- **WORK REQUIRED**
Check each line of the records below and collect those holding "this".

- **DATA SUPPLIED**

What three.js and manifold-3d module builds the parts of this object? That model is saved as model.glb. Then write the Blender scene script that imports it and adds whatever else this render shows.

* * *

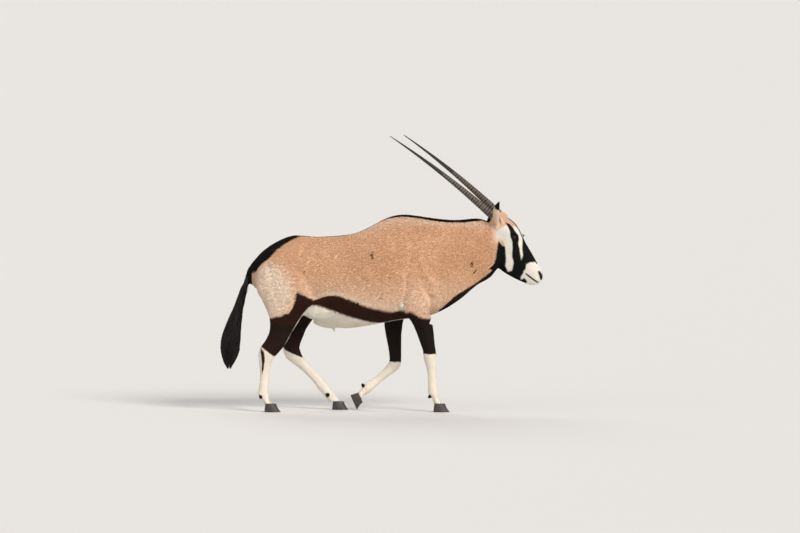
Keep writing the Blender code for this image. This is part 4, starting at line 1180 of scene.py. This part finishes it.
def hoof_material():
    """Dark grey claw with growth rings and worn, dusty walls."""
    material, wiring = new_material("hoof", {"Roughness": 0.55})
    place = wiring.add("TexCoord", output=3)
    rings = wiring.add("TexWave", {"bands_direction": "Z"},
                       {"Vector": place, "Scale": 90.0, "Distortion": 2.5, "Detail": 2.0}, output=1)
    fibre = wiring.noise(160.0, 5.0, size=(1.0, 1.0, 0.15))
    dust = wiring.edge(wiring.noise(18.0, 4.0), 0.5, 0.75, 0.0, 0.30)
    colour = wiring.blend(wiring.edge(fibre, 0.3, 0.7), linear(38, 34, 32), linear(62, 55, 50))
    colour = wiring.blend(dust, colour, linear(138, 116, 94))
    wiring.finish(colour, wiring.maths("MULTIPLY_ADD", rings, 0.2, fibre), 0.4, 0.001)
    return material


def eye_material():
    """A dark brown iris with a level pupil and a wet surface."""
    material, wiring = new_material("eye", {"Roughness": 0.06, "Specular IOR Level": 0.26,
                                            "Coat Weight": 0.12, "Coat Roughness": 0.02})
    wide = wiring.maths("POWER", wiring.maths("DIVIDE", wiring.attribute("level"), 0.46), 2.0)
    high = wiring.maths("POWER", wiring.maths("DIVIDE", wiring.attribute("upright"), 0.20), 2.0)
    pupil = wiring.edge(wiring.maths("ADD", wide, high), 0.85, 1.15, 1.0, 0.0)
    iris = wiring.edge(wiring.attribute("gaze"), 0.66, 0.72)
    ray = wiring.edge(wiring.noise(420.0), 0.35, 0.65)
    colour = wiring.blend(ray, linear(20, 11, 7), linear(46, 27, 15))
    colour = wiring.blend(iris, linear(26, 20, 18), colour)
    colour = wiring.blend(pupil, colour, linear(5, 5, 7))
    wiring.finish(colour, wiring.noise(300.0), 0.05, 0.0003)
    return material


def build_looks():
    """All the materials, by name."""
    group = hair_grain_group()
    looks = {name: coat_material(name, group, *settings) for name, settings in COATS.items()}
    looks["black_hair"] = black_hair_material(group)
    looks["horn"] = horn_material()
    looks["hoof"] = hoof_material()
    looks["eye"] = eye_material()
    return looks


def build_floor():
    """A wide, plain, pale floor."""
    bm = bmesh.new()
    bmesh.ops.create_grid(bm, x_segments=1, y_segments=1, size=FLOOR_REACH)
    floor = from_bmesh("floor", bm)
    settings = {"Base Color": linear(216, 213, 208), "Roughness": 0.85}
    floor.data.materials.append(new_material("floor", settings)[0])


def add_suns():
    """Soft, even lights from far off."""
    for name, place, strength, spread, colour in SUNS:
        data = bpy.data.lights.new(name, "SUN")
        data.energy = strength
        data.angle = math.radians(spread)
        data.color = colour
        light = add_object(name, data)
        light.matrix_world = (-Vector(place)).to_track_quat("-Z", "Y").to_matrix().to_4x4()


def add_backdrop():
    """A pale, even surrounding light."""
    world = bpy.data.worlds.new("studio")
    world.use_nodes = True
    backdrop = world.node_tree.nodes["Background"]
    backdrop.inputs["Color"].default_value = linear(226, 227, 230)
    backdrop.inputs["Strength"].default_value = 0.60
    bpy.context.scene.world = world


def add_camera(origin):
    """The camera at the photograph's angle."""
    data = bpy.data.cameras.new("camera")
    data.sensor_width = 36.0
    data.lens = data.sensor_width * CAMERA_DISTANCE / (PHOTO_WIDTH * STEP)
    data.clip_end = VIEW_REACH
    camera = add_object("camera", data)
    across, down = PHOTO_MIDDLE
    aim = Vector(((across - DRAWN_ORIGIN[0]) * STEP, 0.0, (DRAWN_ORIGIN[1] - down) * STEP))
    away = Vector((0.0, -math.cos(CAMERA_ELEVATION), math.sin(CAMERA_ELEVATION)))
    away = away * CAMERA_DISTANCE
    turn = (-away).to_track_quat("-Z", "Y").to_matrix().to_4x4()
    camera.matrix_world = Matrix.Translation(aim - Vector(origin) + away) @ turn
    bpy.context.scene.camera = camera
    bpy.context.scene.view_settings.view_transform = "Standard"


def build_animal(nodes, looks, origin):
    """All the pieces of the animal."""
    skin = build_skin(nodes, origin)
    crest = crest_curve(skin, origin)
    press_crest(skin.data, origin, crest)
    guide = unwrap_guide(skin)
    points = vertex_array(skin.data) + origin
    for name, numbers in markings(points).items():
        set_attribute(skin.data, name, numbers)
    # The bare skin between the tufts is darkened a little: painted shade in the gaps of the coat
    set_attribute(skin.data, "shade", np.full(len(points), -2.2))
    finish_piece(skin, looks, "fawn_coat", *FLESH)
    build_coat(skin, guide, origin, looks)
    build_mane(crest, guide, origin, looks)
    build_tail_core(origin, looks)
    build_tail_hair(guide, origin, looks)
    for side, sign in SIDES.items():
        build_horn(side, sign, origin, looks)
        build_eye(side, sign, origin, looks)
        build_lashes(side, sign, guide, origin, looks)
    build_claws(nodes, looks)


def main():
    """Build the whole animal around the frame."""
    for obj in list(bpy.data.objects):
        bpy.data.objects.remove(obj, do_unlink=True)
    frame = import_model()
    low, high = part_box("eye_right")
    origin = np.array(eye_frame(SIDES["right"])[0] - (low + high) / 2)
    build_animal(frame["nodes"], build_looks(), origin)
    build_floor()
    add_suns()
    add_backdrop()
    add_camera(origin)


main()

- **OUTPUT BELOW**
What three.js and manifold-3d module builds the parts of this object? That model is saved as model.glb. Then write the Blender scene script that imports it and adds whatever else this render shows.
Keep writing the Blender code for this image. This is part 4, starting at line 1180 of scene.py. This part finishes it.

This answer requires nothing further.